La qualità perduta della nostra economia

Come rispondere al grido di dolore che segue ogni nuova autorevole interpretazione della realtà italiana, come quella del Rapporto Istat 2016? Andando più a fondo sulle cause della bassa crescita, potremmo forse delineare strategie di più solido contrasto ai fenomeni che più ci preoccupano: denatalità, diseguaglianze, crisi generazionale, dualismo territoriale. Gli anni della crisi segnano una sorta di “indietro, ma non troppo”, nel senso che non di crollo si è trattato ma di assestamento verso il basso. I meccanismi economici della nostra epoca producono una dicotomia molto forte fra settori – guida ed economia diffusa. Le attività di punta (tecnologie, innovazione, digitale, intermediazioni, finanza…) generano valore e offrono migliori condizioni di lavoro.
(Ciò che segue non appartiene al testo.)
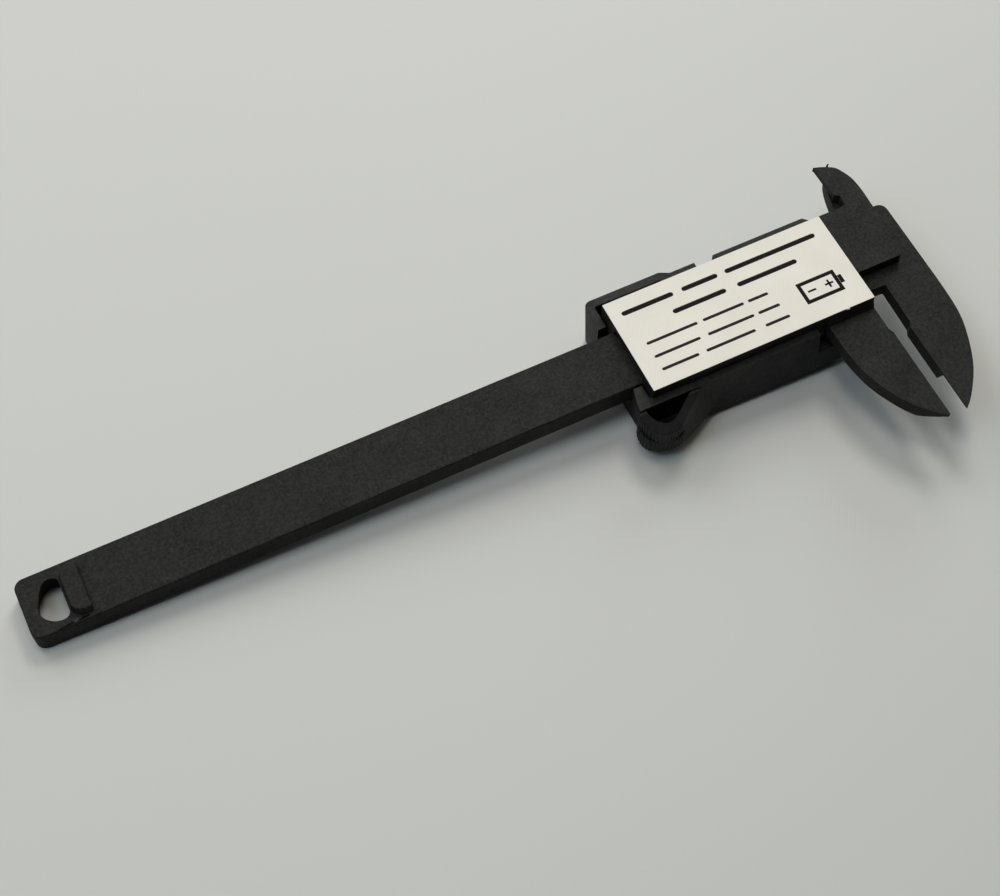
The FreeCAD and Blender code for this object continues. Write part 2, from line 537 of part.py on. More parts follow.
total = Part.makeCompound(list(NODES.values())).BoundBox
print("overall %.3f x %.3f x %.3f" % (total.XLength, total.YLength, total.ZLength))
print("box centre and base", round((total.XMin + total.XMax) / 2, 4), round((total.YMin + total.YMax) / 2, 4), round(total.ZMin, 4))
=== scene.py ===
import bpy, bmesh, math, random
from mathutils import Vector, Matrix


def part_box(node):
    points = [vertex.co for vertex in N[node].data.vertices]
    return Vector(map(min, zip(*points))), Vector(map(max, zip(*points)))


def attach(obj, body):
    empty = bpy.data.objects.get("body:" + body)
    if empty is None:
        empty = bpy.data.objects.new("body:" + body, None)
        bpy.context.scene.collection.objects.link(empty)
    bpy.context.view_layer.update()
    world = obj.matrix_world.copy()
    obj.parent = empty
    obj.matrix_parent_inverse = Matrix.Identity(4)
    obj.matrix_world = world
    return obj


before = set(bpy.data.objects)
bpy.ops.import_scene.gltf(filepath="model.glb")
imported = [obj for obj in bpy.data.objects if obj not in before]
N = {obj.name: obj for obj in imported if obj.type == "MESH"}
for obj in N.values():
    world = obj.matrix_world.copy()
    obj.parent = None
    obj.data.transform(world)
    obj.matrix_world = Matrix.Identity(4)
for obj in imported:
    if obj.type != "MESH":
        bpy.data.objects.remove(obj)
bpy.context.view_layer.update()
scene = bpy.context.scene
random.seed(7)

# --------------------------------------------------------------- the frame ---
# Millimetres measured from the beam: x = 0 near the fixed measuring face,
# y = 0 on the beam's centreline, z = 0 on the plain back of the beam.  The
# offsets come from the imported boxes.
blo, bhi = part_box("beam_with_fixed_jaws")
flo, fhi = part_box("front_housing")
OX = blo.x + 0.21957
OY = (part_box("scale_strip")[0].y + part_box("scale_strip")[1].y) / 2
OZ = bhi.z


def P(x, y, z=0.0):
    return Vector((OX + x / 1000.0, OY + y / 1000.0, OZ + z / 1000.0))


# ---------------------------------------------------------------- node help ---
class Tree:
    """Small helper to wire material nodes."""
    def __init__(self, name):
        self.m = bpy.data.materials.new(name)
        self.m.use_nodes = True
        self.t = self.m.node_tree
        self.t.nodes.clear()
        self.out = self.t.nodes.new("ShaderNodeOutputMaterial")
        self.b = self.t.nodes.new("ShaderNodeBsdfPrincipled")
        self.t.links.new(self.b.outputs[0], self.out.inputs[0])
        self.co = None

    def n(self, kind, **kw):
        nd = self.t.nodes.new(kind)
        for k, v in kw.items():
            setattr(nd, k, v)
        return nd

    def link(self, a, b):
        self.t.links.new(a, b)

    def coords(self):
        if self.co is None:
            self.co = self.n("ShaderNodeTexCoord").outputs["Object"]
        return self.co

    def scaled(self, sx, sy, sz, rot=(0, 0, 0)):
        mp = self.n("ShaderNodeMapping")
        mp.inputs["Scale"].default_value = (sx, sy, sz)
        mp.inputs["Rotation"].default_value = rot
        self.link(self.coords(), mp.inputs["Vector"])
        return mp.outputs[0]

    def noise(self, scale, detail=2.0, rough=0.5, vec=None, dist=0.0):
        nd = self.n("ShaderNodeTexNoise")
        nd.inputs["Scale"].default_value = scale
        nd.inputs["Detail"].default_value = detail
        nd.inputs["Roughness"].default_value = rough
        nd.inputs["Distortion"].default_value = dist
        self.link(vec if vec is not None else self.coords(), nd.inputs["Vector"])
        return nd.outputs["Fac"]

    def voronoi(self, scale, vec=None, feature="F1"):
        nd = self.n("ShaderNodeTexVoronoi", feature=feature)
        nd.inputs["Scale"].default_value = scale
        self.link(vec if vec is not None else self.coords(), nd.inputs["Vector"])
        return nd.outputs["Distance"]

    def ramp(self, fac, stops):
        nd = self.n("ShaderNodeValToRGB")
        el = nd.color_ramp.elements
        while len(el) < len(stops):
            el.new(0.5)
        for e, (p, c) in zip(el, stops):
            e.position = p
            e.color = (c[0], c[1], c[2], 1) if isinstance(c, (tuple, list)) else (c, c, c, 1)
        self.link(fac, nd.inputs[0])
        return nd.outputs[0]

    def rng(self, fac, a, b, c, d):
        nd = self.n("ShaderNodeMapRange")
        for i, v in zip((1, 2, 3, 4), (a, b, c, d)):
            nd.inputs[i].default_value = v
        self.link(fac, nd.inputs[0])
        return nd.outputs[0]

    def math(self, op, a, b=None):
        nd = self.n("ShaderNodeMath", operation=op)
        for i, v in enumerate((a, b)):
            if v is None:
                continue
            if isinstance(v, (int, float)):
                nd.inputs[i].default_value = v
            else:
                self.link(v, nd.inputs[i])
        return nd.outputs[0]

    def mix(self, fac, a, b, mode="MIX"):
        nd = self.n("ShaderNodeMix", data_type="RGBA", blend_type=mode)
        for i, v in zip((0, 6, 7), (fac, a, b)):
            if isinstance(v, (int, float)):
                nd.inputs[i].default_value = v
            elif isinstance(v, (tuple, list)):
                nd.inputs[i].default_value = (v[0], v[1], v[2], 1)
            else:
                self.link(v, nd.inputs[i])
        return nd.outputs[2]

    def bump(self, height, strength, dist, normal=None):
        nd = self.n("ShaderNodeBump")
        nd.inputs["Strength"].default_value = strength
        nd.inputs["Distance"].default_value = dist
        self.link(height, nd.inputs["Height"])
        if normal is not None:
            self.link(normal, nd.inputs["Normal"])
        return nd.outputs[0]

    def set(self, **kw):
        for k, v in kw.items():
            s = self.b.inputs[k.replace("_", " ")]
            if isinstance(v, (int, float)):
                s.default_value = v
            elif isinstance(v, (tuple, list)):
                s.default_value = (*v[:3], 1)
            else:
                self.link(v, s)
        return self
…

Ma sono quelle meno ricche per il lavoro dipendente (servizi personali, commercio, ristorazione…) ad assorbire gran parte della nuova occupazione, ma a condizioni sempre meno favorevoli. Da un punto di vista sociale, essere collocati in un girone o nell’altro fa indubbiamente la differenza. Ma anche per il prodotto nazionale è fortemente influenzato da come si compongono queste due componenti.
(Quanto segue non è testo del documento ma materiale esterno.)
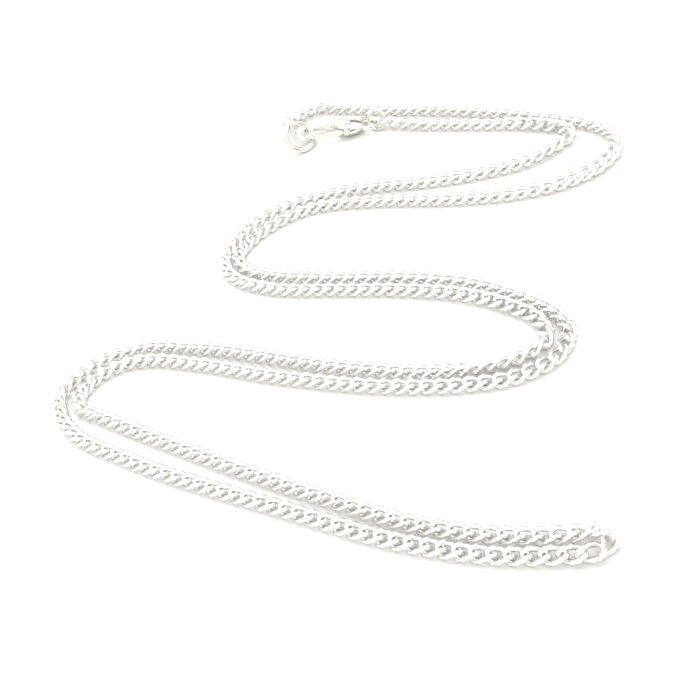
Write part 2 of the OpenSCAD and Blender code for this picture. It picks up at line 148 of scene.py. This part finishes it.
# One link: an oval of wire, blunted by its handles and then twisted about its length
bpy.ops.curve.primitive_bezier_circle_add(radius=1, enter_editmode=True)
bpy.ops.curve.select_all(action="SELECT")
bpy.ops.transform.resize(value=(loop_half_length, loop_half_width, 1))
bpy.ops.object.mode_set(mode="OBJECT")
link = bpy.context.object
true_handle = 4 / 3 * (math.sqrt(2) - 1)
for point in link.data.splines[0].bezier_points:
    point.handle_left_type = point.handle_right_type = "FREE"
    point.handle_left = point.co.lerp(point.handle_left, blunt_handle / true_handle)
    point.handle_right = point.co.lerp(point.handle_right, blunt_handle / true_handle)
link.data.dimensions = "3D"
link.data.resolution_u = quarter_steps
link.data.bevel_depth = wire_d / 2
link.data.bevel_resolution = wire_roundness
bpy.ops.object.convert(target="MESH")
link = bpy.context.object
twist = link.modifiers.new("twist", "SIMPLE_DEFORM")
twist.deform_method = "TWIST"
twist.deform_axis = "X"
twist.angle = -link_twist / loop_half_length * link.dimensions.x
bpy.ops.object.modifier_apply(modifier=twist.name)
bpy.ops.object.mode_set(mode="EDIT")
bpy.ops.mesh.select_all(action="SELECT")
bpy.ops.mesh.remove_doubles(threshold=0.00001)
bpy.ops.mesh.normals_make_consistent(inside=False)
bpy.ops.object.mode_set(mode="OBJECT")
bpy.ops.object.shade_smooth()

# Where each link lies: on the surface, apart from the raised ends at the clasp and the ring
link_points = np.array([v.co for v in link.data.vertices])


def rest_height(roll):
    """Height of a link's centre above the surface that the link just touches, at that roll."""
    return max(-link_points[:, 1] * math.sin(roll) - link_points[:, 2] * math.cos(roll))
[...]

La realtà italiana ha subito di più e reagisce meno prontamente Ma in questo processo si è consumato un cambiamento di struttura che oggi rappresenta la vera fragilità di sistema. Va bene continuare a sottolineare le anomalie del mercato del lavoro, ma bisogna anche approfondire come è cambiata la sua composizione. Fra 2008 e 2015 si sono ridotte le professioni qualificate e tecniche, e gli operai e artigiani, in complesso circa 1,7 milioni di occupati in meno. Ma sono aumentate le professioni esecutive nel commercio e nei servizi per oltre 1 milione. Per tanto la riduzione quantitativa degli occupati (632mila in meno), si è accompagnata con l’impiego del capitale umano in lavori meno qualificati. Se osserviamo il fenomeno dal punto di vista dei settori troviamo -13,2% di occupati nell’industria manifatturiera e nelle costruzioni, ma +90,1% nei servizi alle famiglie, +15% negli alberghi e ristoranti e +10% nella sanità e assistenza sociale.
Le implicazioni politiche sono dirompenti: va bene alleviare il disagio sociale ma non lo si potrà fare a lungo se non si inverte questa spontanea tendenza ad abbassare il livello tecnologico e la qualità della nostra economia.